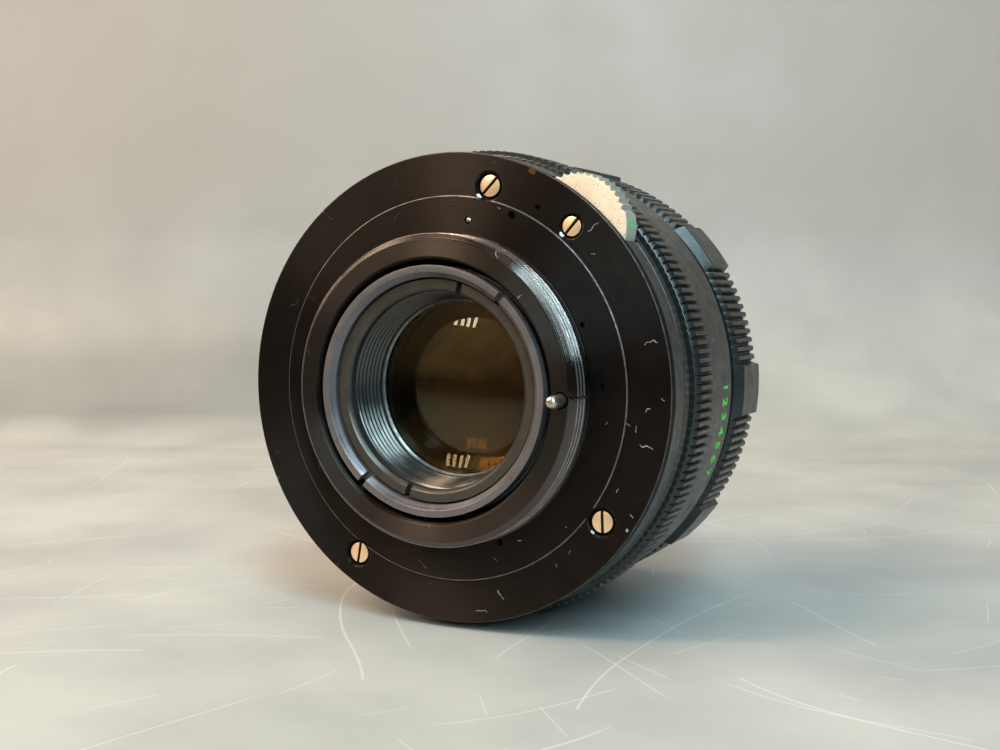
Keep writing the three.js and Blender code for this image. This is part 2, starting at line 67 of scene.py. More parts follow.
def forward(azimuth, elevation):
    a, e = math.radians(azimuth), math.radians(elevation)
    return Vector((-math.sin(a) * math.cos(e), math.cos(a) * math.cos(e), -math.sin(e)))


def make_camera():
    data = bpy.data.cameras.new("camera")
    data.lens, data.sensor_width = LENS, SENSOR
    data.clip_start, data.clip_end = 0.005, 20
    camera = bpy.data.objects.new("camera", data)
    scene.collection.objects.link(camera)
    camera.location = ORIGIN + CAMERA_FROM_FLANGE
    camera.rotation_mode = "QUATERNION"
    look = forward(CAMERA_AZIMUTH, CAMERA_ELEVATION)
    camera.rotation_quaternion = look.to_track_quat("-Z", "Y")
    scene.camera = camera


make_camera()


# ---------------------------------------------------------------- mesh helpers
STRAIGHT = 0.12  # radians: a corner that turns less than this is left alone
CORNER_SHARE = 0.35  # the most of a side that a softened corner takes
WELD = 2e-7  # metres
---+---
> **DESCRIPTION OF THE TASK**:
Reproduce the data in full, exactly as presented.

> **TASK RESPONSE**:
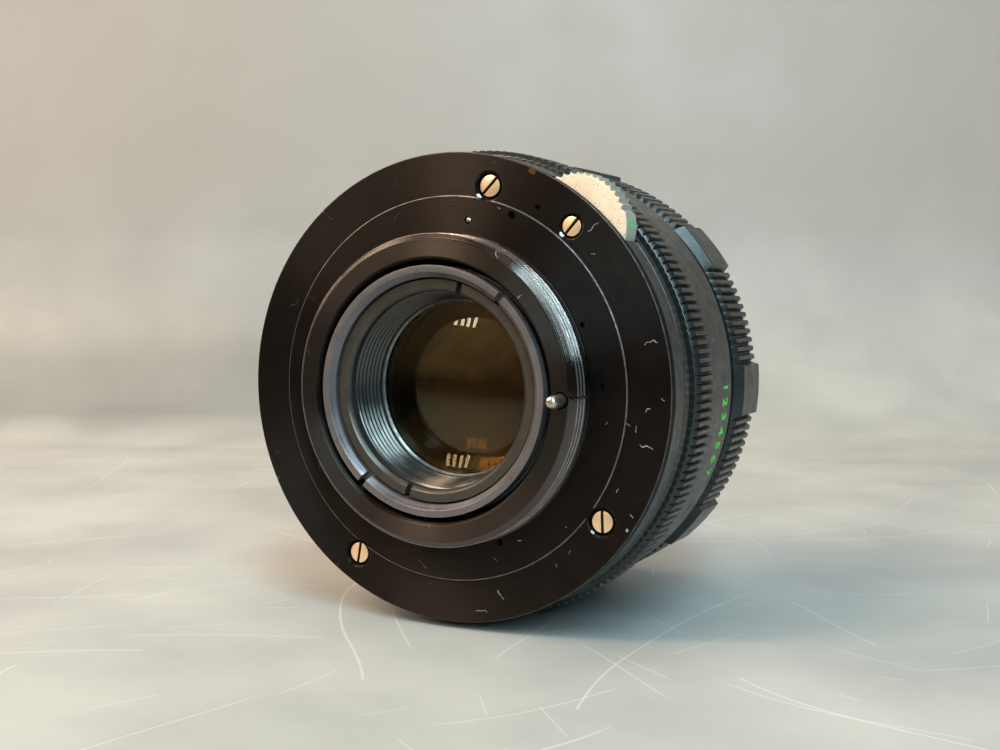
Keep writing the three.js and Blender code for this image. This is part 2, starting at line 67 of scene.py. More parts follow.
def forward(azimuth, elevation):
    a, e = math.radians(azimuth), math.radians(elevation)
    return Vector((-math.sin(a) * math.cos(e), math.cos(a) * math.cos(e), -math.sin(e)))


def make_camera():
    data = bpy.data.cameras.new("camera")
    data.lens, data.sensor_width = LENS, SENSOR
    data.clip_start, data.clip_end = 0.005, 20
    camera = bpy.data.objects.new("camera", data)
    scene.collection.objects.link(camera)
    camera.location = ORIGIN + CAMERA_FROM_FLANGE
    camera.rotation_mode = "QUATERNION"
    look = forward(CAMERA_AZIMUTH, CAMERA_ELEVATION)
    camera.rotation_quaternion = look.to_track_quat("-Z", "Y")
    scene.camera = camera


make_camera()


# ---------------------------------------------------------------- mesh helpers
STRAIGHT = 0.12  # radians: a corner that turns less than this is left alone
CORNER_SHARE = 0.35  # the most of a side that a softened corner takes
WELD = 2e-7  # metres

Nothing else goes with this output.